⟨

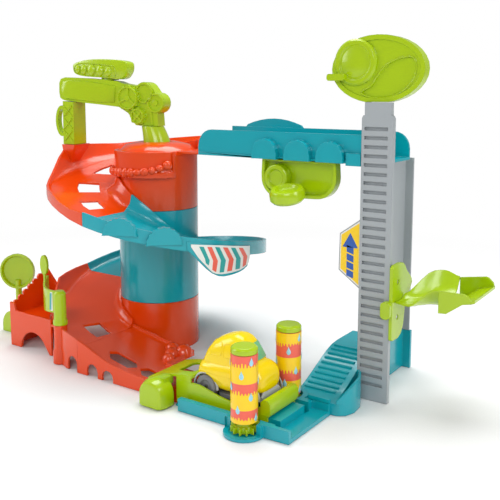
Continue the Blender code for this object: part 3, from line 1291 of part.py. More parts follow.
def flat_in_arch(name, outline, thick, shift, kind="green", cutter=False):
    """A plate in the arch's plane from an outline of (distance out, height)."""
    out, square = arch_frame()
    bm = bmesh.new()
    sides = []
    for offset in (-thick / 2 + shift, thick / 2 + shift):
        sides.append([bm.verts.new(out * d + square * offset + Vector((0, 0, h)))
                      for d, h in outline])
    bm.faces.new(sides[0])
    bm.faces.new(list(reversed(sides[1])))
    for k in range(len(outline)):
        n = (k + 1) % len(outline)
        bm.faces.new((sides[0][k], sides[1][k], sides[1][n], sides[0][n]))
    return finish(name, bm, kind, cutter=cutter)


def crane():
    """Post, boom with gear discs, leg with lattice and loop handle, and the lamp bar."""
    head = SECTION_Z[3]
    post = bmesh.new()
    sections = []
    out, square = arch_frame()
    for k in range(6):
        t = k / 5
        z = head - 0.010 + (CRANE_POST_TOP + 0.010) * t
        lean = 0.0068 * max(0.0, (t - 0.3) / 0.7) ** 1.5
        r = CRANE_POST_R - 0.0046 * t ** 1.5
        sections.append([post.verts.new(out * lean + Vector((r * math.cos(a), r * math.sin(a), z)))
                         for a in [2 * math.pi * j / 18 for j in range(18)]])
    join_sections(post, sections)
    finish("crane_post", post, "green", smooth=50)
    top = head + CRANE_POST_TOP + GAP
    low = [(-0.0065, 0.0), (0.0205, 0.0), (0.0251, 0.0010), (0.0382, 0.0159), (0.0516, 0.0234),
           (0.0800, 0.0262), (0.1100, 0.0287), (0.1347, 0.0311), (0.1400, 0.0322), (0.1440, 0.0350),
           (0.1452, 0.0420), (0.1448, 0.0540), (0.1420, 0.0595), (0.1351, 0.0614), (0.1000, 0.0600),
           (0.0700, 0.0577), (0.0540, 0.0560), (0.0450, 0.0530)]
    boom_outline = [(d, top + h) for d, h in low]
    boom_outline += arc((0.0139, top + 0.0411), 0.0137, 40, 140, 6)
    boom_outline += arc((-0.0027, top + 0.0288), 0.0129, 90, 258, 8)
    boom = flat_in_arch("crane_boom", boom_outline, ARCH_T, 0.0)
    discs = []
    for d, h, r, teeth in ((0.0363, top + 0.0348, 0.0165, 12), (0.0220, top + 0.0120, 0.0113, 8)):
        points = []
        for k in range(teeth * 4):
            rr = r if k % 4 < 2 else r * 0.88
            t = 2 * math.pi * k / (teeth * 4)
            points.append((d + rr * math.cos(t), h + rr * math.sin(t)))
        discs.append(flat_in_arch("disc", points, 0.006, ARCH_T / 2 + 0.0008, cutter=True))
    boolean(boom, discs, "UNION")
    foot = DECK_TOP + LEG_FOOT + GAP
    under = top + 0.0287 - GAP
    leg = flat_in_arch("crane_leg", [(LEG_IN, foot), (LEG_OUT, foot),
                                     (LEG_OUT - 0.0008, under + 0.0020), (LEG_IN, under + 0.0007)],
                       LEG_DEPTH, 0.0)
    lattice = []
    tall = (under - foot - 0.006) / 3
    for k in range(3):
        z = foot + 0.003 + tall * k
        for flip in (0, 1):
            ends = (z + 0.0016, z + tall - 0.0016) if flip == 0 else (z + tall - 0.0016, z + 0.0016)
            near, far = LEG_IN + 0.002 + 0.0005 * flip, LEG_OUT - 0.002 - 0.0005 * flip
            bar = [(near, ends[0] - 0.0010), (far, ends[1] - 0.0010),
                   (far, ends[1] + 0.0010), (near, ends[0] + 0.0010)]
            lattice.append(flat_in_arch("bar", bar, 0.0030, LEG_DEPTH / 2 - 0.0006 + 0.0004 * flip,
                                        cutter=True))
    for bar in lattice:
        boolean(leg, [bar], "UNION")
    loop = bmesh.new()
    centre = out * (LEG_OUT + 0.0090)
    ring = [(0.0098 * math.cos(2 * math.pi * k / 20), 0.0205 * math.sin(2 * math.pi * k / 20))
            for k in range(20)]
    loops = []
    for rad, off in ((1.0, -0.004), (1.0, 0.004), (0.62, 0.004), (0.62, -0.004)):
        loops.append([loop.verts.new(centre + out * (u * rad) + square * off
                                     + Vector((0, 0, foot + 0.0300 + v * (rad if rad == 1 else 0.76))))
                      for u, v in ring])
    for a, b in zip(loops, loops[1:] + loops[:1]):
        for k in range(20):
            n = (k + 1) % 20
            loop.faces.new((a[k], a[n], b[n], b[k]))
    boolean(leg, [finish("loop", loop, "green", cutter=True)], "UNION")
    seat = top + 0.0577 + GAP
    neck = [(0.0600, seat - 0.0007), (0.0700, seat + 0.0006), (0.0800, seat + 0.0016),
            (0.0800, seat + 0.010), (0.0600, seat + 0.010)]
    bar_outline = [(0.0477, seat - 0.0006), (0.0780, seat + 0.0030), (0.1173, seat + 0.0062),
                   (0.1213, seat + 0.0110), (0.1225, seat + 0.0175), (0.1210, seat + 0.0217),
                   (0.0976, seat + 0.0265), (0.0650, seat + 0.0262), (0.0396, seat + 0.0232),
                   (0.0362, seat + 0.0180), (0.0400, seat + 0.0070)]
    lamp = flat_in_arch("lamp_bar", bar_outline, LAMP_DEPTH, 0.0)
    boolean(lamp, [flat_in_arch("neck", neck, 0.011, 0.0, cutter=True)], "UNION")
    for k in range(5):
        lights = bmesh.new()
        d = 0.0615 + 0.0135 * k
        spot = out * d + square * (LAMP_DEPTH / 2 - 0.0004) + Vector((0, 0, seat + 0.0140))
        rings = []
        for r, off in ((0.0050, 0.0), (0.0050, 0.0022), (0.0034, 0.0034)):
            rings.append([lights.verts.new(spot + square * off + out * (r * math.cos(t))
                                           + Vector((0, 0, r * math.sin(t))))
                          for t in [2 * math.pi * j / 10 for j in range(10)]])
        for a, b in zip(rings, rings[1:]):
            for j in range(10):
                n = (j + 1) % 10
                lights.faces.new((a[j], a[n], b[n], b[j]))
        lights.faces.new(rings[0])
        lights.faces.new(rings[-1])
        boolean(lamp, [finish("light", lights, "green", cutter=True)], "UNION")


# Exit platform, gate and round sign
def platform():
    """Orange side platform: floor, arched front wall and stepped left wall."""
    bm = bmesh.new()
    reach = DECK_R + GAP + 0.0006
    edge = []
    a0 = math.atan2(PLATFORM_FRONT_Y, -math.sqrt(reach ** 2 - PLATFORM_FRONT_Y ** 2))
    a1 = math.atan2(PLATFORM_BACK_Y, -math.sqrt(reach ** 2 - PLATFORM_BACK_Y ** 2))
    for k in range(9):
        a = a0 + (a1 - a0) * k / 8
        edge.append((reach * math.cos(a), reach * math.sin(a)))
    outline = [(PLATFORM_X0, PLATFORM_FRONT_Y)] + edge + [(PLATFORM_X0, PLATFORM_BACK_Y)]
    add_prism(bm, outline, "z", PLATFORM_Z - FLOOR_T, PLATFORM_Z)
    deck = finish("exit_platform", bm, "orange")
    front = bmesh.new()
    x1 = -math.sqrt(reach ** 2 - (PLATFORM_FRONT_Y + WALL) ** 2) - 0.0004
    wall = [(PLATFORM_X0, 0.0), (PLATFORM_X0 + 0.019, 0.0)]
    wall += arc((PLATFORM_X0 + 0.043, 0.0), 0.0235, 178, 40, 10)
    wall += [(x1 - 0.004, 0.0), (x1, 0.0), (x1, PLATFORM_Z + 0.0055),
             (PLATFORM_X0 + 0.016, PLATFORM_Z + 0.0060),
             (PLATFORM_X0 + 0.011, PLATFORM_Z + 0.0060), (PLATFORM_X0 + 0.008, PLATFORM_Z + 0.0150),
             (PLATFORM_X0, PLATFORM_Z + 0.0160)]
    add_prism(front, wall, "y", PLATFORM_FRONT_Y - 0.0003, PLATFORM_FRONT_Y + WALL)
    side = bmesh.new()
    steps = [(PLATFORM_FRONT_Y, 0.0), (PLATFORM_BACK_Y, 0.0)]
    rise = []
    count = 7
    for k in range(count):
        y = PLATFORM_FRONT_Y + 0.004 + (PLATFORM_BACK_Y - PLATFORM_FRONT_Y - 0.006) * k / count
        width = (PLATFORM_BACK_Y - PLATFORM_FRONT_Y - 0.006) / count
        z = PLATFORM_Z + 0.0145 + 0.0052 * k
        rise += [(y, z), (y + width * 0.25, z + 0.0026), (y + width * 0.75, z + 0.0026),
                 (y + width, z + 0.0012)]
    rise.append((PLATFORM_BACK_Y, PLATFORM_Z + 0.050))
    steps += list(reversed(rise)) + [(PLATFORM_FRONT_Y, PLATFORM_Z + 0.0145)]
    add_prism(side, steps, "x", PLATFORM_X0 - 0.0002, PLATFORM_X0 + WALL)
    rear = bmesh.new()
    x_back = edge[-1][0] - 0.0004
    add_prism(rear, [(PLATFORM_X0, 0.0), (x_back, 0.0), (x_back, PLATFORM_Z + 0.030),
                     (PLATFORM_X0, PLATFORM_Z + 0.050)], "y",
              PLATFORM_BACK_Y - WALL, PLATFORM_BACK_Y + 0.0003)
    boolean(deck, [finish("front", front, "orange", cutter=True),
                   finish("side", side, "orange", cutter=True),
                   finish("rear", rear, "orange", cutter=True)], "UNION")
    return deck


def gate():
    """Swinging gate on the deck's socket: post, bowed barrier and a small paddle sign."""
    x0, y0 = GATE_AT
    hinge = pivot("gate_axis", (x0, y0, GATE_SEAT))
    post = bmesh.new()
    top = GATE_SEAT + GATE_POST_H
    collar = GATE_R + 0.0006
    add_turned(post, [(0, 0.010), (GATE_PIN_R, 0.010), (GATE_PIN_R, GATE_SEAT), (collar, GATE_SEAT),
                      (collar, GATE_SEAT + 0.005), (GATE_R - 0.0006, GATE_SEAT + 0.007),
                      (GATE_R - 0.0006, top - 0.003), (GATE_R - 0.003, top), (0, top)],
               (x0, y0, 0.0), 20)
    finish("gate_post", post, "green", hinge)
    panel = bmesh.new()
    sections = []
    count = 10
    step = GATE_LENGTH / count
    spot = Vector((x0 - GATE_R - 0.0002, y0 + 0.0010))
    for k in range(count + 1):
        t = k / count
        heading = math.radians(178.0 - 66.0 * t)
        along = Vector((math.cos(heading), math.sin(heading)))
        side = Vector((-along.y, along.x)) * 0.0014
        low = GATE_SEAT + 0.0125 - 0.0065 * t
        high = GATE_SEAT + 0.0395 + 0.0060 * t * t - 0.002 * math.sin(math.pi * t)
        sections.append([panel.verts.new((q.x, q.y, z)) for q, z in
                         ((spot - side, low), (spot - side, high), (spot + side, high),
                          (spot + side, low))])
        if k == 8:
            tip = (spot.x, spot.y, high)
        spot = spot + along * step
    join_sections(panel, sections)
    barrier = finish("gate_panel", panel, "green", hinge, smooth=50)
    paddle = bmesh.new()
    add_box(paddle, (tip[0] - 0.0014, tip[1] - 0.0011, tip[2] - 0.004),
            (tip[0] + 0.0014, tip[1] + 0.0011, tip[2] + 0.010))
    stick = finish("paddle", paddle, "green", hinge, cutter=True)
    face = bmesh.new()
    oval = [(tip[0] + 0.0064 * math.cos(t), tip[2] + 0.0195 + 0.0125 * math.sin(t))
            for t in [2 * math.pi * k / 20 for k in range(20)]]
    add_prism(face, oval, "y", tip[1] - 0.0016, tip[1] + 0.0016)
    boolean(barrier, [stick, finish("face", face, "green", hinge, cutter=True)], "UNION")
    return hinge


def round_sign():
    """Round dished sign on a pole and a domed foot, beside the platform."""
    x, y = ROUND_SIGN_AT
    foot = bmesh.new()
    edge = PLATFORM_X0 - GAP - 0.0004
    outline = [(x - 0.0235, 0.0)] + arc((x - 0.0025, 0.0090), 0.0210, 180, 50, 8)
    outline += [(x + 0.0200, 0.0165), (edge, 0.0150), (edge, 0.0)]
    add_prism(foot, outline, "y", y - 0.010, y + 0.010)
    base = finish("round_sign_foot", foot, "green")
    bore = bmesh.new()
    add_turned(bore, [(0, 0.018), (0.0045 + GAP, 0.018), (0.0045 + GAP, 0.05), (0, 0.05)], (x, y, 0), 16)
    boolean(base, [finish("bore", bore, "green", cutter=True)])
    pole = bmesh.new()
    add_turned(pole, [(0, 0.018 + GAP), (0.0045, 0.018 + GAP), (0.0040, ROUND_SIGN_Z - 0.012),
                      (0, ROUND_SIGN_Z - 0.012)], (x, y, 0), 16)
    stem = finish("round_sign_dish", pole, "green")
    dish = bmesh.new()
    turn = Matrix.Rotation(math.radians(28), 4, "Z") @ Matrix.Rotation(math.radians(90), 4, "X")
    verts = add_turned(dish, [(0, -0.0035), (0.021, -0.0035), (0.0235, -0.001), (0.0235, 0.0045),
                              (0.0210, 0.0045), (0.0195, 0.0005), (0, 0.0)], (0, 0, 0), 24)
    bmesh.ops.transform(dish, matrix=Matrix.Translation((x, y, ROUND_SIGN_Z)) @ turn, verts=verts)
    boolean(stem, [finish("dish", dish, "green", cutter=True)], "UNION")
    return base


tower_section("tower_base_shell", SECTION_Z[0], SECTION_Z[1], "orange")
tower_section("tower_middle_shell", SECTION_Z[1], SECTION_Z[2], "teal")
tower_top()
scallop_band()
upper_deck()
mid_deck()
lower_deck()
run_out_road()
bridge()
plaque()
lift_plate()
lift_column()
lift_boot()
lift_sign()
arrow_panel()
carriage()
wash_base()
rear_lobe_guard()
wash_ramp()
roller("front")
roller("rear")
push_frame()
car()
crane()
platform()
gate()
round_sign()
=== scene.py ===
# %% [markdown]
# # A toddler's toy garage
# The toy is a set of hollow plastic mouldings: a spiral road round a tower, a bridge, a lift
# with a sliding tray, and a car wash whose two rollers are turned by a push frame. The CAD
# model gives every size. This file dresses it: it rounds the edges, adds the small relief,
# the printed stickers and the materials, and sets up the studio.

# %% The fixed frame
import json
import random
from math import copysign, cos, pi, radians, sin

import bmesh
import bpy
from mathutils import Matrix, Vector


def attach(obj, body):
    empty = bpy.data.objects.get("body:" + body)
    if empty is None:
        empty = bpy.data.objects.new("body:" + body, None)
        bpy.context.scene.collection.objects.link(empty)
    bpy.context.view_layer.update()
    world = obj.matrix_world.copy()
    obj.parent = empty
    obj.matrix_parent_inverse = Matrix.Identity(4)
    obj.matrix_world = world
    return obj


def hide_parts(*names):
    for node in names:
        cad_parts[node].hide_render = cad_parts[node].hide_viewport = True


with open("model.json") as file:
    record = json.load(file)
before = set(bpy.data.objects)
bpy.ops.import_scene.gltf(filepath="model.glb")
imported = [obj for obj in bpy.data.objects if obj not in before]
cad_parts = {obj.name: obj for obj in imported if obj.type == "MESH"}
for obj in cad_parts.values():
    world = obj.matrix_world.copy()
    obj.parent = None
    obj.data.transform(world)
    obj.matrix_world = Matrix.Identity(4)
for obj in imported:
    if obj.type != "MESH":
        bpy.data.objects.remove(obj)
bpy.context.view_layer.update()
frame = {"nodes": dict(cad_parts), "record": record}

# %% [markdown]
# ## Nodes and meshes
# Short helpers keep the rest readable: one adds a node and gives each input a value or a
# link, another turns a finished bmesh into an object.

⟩

TASK STATEMENT: Copy each line exactly, from the line containing "bpy.data.objects.remove(obj)" down to the last line of the material, and no other lines.

ANSWER TO THE EXERCISE:
        bpy.data.objects.remove(obj)
bpy.context.view_layer.update()
frame = {"nodes": dict(cad_parts), "record": record}

# %% [markdown]
# ## Nodes and meshes
# Short helpers keep the rest readable: one adds a node and gives each input a value or a
# link, another turns a finished bmesh into an object.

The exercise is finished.